Ayer la noticia era que Whatsapp ha dejado de ser seguro, como si alguna vez lo hubiera sido. Desde que se ha conocido que somos vulnerables muchas personas han descargado la actualización para estar a salvo, en lugar de desinstalar la aplicación. Otras personas, las más solitarias, han aprovechado la oportunidad para mantener su versión vulnerable con la esperanza de que alguien le llame para instalar el spyware y tener un poco de compañía.
Hay manías antiguas que se heredarán de generación en generación, mientras nos van implantando otras nuevas casi sin darnos cuenta. Para los que vivimos en ciudades como Barcelona o Madrid, el metro es el mejor ejemplo. Es habitual ver a personas que no ceden los asientos reservados mientras sonríen cabizbajas a una pantalla, que a menudo emite además música a todo volumen, tosen sin taparse la boca frente a tu cara, empujan sin disculparse o consideran imprescindible compartir sus conversaciones telefónicas a viva voz, entre otras manías que por lo visto he adoptado.
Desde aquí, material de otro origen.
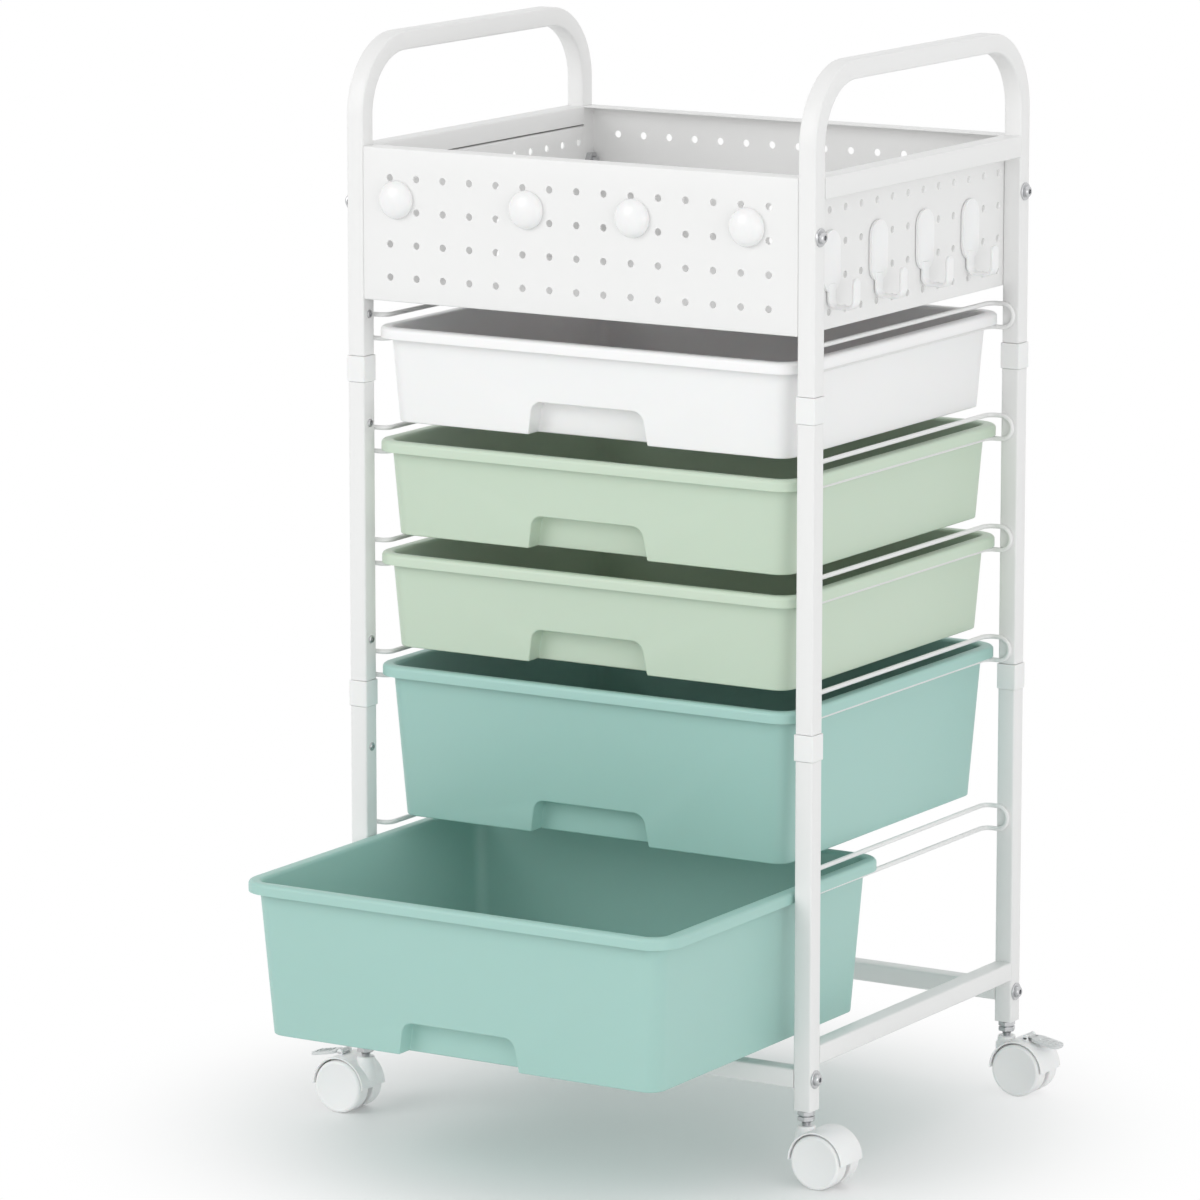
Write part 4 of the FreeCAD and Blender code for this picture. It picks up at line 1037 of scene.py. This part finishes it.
class CART_OT_fasteners(bpy.types.Operator):
    """Frame bolts with washers, lock screws, caster stems and jam nuts."""

    bl_idname = "cart.fasteners"
    bl_label = "Fasteners"

    def execute(self, context):
        self.bolts()
        self.lock_screws()
        self.stems(context.scene.cart_sizes)
        self.nuts()
        return {"FINISHED"}

    def bolts(self):
        low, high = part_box("frame_bolts")
        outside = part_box("handle_loop_right")[1].x
        washer = 7.5 * MM
        thick = 1.4 * MM
        mesh = bmesh.new()
        for corner in CORNERS:
            side = -1 if "left" in corner else 1
            y = middle("lower_post_" + corner).y
            for z in (low.z + washer, high.z - washer):
                place = facing(side * outside, y, z, (side, 0, 0))
                turned(mesh, [
                    (0, 0), (washer, 0), (washer, 1.0 * MM), (7.1 * MM, thick), (0, thick),
                ], place, 32)
                seat = facing(side * (outside + thick), y, z, (side, 0, 0))
                button_head(mesh, seat, 5 * MM, high.x - outside - thick, 2.1 * MM)
                rod(mesh, 3 * MM, -26 * MM, 0, place, 16, capped=False)
        add_piece(mesh, "frame_bolt_set", "frame", "zinc_plated", ["frame_bolts"], crease=28)

    def lock_screws(self):
        mesh = bmesh.new()
        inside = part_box("base_beam_front")[1].x
        for corner in CORNERS:
            side = -1 if "left" in corner else 1
            centre = middle("middle_post_" + corner)
            for section in ("lower_post_", "middle_post_"):
                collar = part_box(section + corner)[1].z + HALF_COLLAR
                for z in (collar - SCREW_OFFSET, collar + SCREW_OFFSET):
                    place = facing(side * inside, centre.y, z, (-side, 0, 0))
                    button_head(mesh, place, 3.5 * MM, 1.6 * MM, 1.3 * MM)
                    rod(mesh, 2 * MM, -7 * MM, 0, place, 12, capped=False)
        add_piece(mesh, "lock_screw_set", "frame", "zinc_plated", ["connector_screws"], crease=28)

    def stems(self, sizes):
        """Stems with the crests and roots of their thread, on a plain pintle."""
        low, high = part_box("caster_stems")
        shoulder = low.z + 9.4 * MM
        crest = 4 * MM
        root = 3.35 * MM
        mesh = bmesh.new()
        profile = [(0, low.z), (2.15 * MM, low.z), (2.15 * MM, shoulder), (root, shoulder)]
        turns = int((high.z - shoulder) / sizes.thread)
        for number in range(turns):
            rise = shoulder + number * sizes.thread
            profile += [(root, rise + 0.1 * sizes.thread), (crest, rise + 0.6 * sizes.thread)]
        profile += [(root, high.z), (0, high.z)]
        for corner in CORNERS:
            centre = middle("lower_post_" + corner)
            turned(mesh, profile, at(centre.x, centre.y, 0), 20)
        add_piece(mesh, "threaded_stems", "frame", "zinc_plated", ["caster_stems"], crease=50)

    def nuts(self):
        """Two nuts under each post, six-sided with chamfered corners and a gap between them."""
        low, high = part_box("caster_jam_nuts")
        height = (high.z - low.z) / 2
        flats = 6.5 * MM
        gap = 0.9 * MM
        mesh = bmesh.new()
        for corner in CORNERS:
            centre = middle("lower_post_" + corner)
            for step in (0, 1):
                verts = bmesh.ops.create_circle(
                    mesh, cap_ends=True, radius=flats / math.cos(math.radians(30)), segments=6
                )["verts"]
                foot = low.z + step * height + gap / 2
                bmesh.ops.transform(
                    mesh, matrix=at(centre.x, centre.y, foot) @ Matrix.Rotation(0.3 + step, 4, "Z"),
                    verts=verts,
                )
                draw_out(mesh, verts[0].link_faces[0], Vector((0, 0, height - gap)))
                turned(mesh, [(4.6 * MM, -gap / 2), (5.1 * MM, -gap / 2),
                              (5.1 * MM, height - gap / 2), (4.6 * MM, height - gap / 2)],
                       at(centre.x, centre.y, foot), 24)
        add_piece(
            mesh, "jam_nut_set", "frame", "zinc_plated", ["caster_jam_nuts"],
            edge=0.5 * MM, crease=50,
        )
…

Y mientras tanto te encuentro en este vagón al menos dos o tres veces por semana; nunca eres la misma persona pero siempre conservas la mirada cómplice. Ésa que, a través del reflejo del cristal que tenemos delante, hace que nos comprendamos con una media sonrisa y sin mediar palabra, nos preguntamos: ¿En qué momento el incivismo de los demás pasó a convertirse en nuestras manías?